Q: What’s the connection to ahimsa, nonharmfulness?

SP: Nonharmfulness is a yogic practice that makes the best kind of karma, we are told: dispositions to be nonharmful as a matter of course. I know there is a kind of circularity here, but there is with most karma, which can also be thought of in a positive way as a matter of training. To know how to write your name requires mental dispositions, called samskara in Sanskrit, the underpinnings of karma, to guide the activity, and the activity itself reinforces those dispositions. Now about ahimsa as the highest value: not all Yoga philosophies agree, but they do agree that whatever are the highest values entail ahimsa. Ahimsa is to include having a noninjurious attitude toward yourself as well as other people and animals; here the idea connects with the Yoga Sutra’s santosha, contentment or self-acceptance. Different Yoga philosophies also provide somewhat different metaphysical foundations for ahimsa (the unity of a common self or atman or the universal accessibility of nirvana, a void somehow brimming with compassion and so on). But all Yoga philosophy touts nonharmfulness as a core value. The book explores the traditional discussions and extracts about six arguments, I think, which collectively make a rather overwhelming case.

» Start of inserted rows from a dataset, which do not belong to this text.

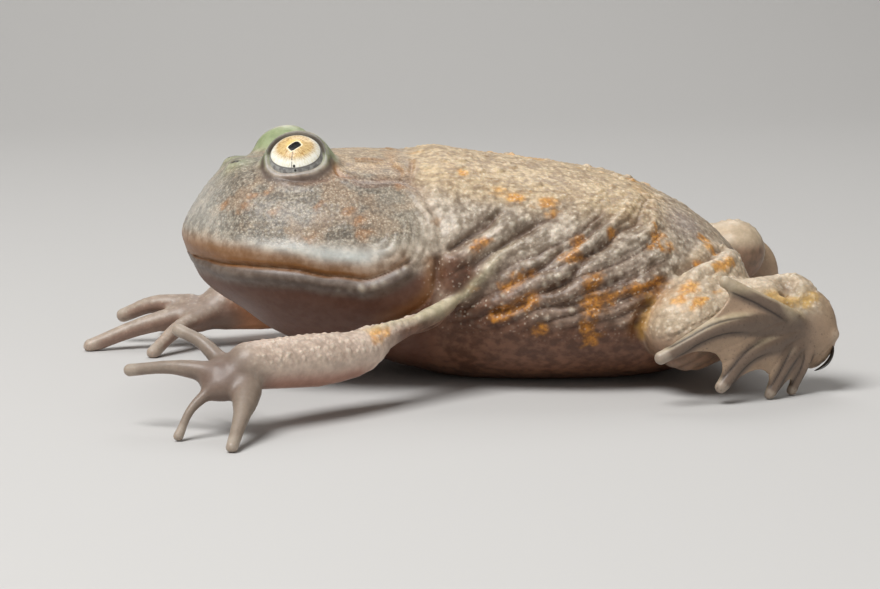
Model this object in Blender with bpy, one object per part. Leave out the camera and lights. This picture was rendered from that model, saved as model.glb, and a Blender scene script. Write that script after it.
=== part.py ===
"""A life-size, stout water frog with a wide mouth, creeping on its belly.
Its arms reach forward with spread fingers, and its hind feet are turned out and webbed.

All sizes below are millimetres. The frog faces -X, its left side is towards -Y, +Z is up,
and the floor is at z = 0. The last step moves it so that the origin is under its middle.
"""

import math

import bmesh
import bpy
import numpy as np
from mathutils import Matrix, Vector

MM = 0.001
GAP = 0.3  # between two pieces that touch

# The body from the side and from above. Each row is one cross-section:
# x, half width, top, height of the widest level, bottom.
# In the head the widest level is the line of the mouth.
SNOUT_X = -46.0
NECK_X = -6.0
RUMP_X = 55.5
RUMP_START = 40.0  # where the body starts to round off behind
SECTIONS = (
    (-46.0, 0.0, 22.3, 22.3, 22.3),
    (-45.0, 7.6, 27.4, 22.2, 20.0),
    (-43.0, 12.6, 31.6, 22.1, 17.6),
    (-40.0, 16.8, 36.0, 22.0, 15.2),
    (-36.0, 20.4, 38.2, 21.9, 12.6),
    (-30.0, 23.6, 38.7, 21.8, 8.8),
    (-22.0, 25.8, 38.9, 21.5, 5.6),
    (-14.0, 26.6, 38.9, 21.2, 3.6),
    (-6.0, 26.4, 38.9, 20.0, 1.2),
    (0.0, 26.8, 39.4, 18.0, -0.4),
    (9.0, 28.6, 38.0, 16.0, -1.2),
    (19.0, 30.4, 36.7, 15.0, -1.4),
    (30.0, 30.6, 34.0, 14.0, -1.2),
    (40.0, 26.6, 30.4, 13.6, -0.2),
    (48.0, 19.4, 26.2, 14.4, 3.4),
    (53.0, 11.0, 22.0, 15.8, 8.6),
    (55.5, 0.0, 17.5, 17.5, 17.5),
)
TOP_SQUARENESS = 2.25
BOTTOM_SQUARENESS = 2.25

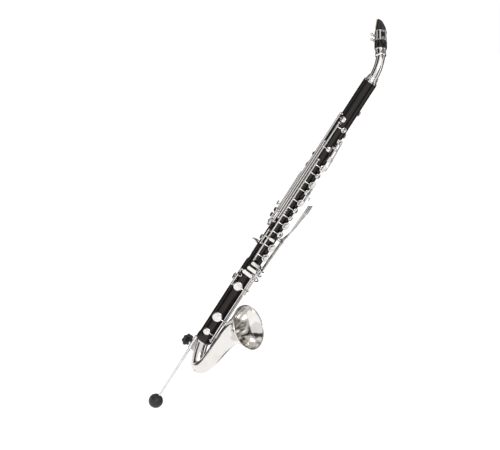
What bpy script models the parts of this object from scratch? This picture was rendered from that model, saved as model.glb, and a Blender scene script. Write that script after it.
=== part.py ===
"""An alto clarinet: wooden body, bent neck, upturned bell, floor peg and open keywork.

Lengths are in metres. A place on the instrument is given as an angle in degrees from the front
towards the player's right, a radius from the bore line, and a depth below the wood's upper end.
"""

import math

import bmesh
import bpy
from mathutils import Matrix, Vector

# Wooden body
wood_length = 0.722
upper_radius = 0.0166
lower_radius = 0.0193
shoulder_start = 0.491
shoulder_end = 0.501
bottom_ring_start = 0.7025
bottom_ring_radius = 0.01975
bore_radius = 0.0089
chimney_rise = 0.0014

# Neck and mouthpiece
neck_lean = 42.5
neck_tube_radius = 0.0102
neck_wall = 0.0009
neck_end_back = 0.0165
neck_end_up = 0.0615
receiver_length = 0.0172
receiver_radius = 0.0121
mouthpiece_start = 0.0177
band_length = 0.017
ligature_length = 0.026
mouthpiece_end = 0.0925
shank_radius = 0.0144
waist_radius = 0.0126

# Bell
rim_radius = 0.0532
bell_wall = 0.0009
rim_bead_radius = 0.0015
tenon_radius = 0.0126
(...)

Q: What do you mean by the “tantric turn”?

SP: The book considers views about the goal or goals of yoga. In later yogic literature, and in the karma yoga concept of the Gita and the bodhisattva idea in Mahayana Buddhism, there is a fuller conception of the goal of yoga in contrast with the self-absorption ideal of the Yoga Sutra in particular. Actually, the Yoga Sutra also has a siddhi or power theme that is itself in tension with the ideal of kaivalya, or being totally self-absorbed in yogic trance or samadhi. The tantric turn hardly renounces the ideal of self-discovery; yoga has at its core becoming aware of things in ourselves or our consciousnesses of which we were unaware before, and all traditional teachers, Vedantic and tantric, Hindu and Buddhist and so on, endorse what we might call yogic self-discovery. But in tantric and neo-Vedantic views as well as in modern studios there reigns a fuller conception of the “self” in “self-discovery,” to include all the parts of ourselves, bodily, emotional and vital or desirous, mental, higher mental, self-monitoring, and so on. There is a turn to see the goal of yoga as a kind of holistic health, a transformation and harmony of all the parts of our being to include both our highest self or selves and our bodies. Historically the movement or movements responsible are not very precisely traced in the book, although lots of sources are given. But I do try hard to come to philosophic or evaluative grips with teachings about the goals of yoga, and I think my treatment reads as supportive of the key thesis that yoga practices promote psychological as well as physical development and health. I think that such an emphasis is not due just to the current climate of fitness and the popularization of health science but has forerunners in classical Indian traditions where there are increasingly rich ideas of the self and consciousness that can be fostered by yoga. Developing aesthetic sensitivity comes to be viewed as a form of yoga, for example. Bhakti yoga comes to embrace all of life, and even benighted householders are said to be capable of liberation. Such a “tantric turn” has many dimensions, including new practices or new emphases, and the book tries to chart some of this.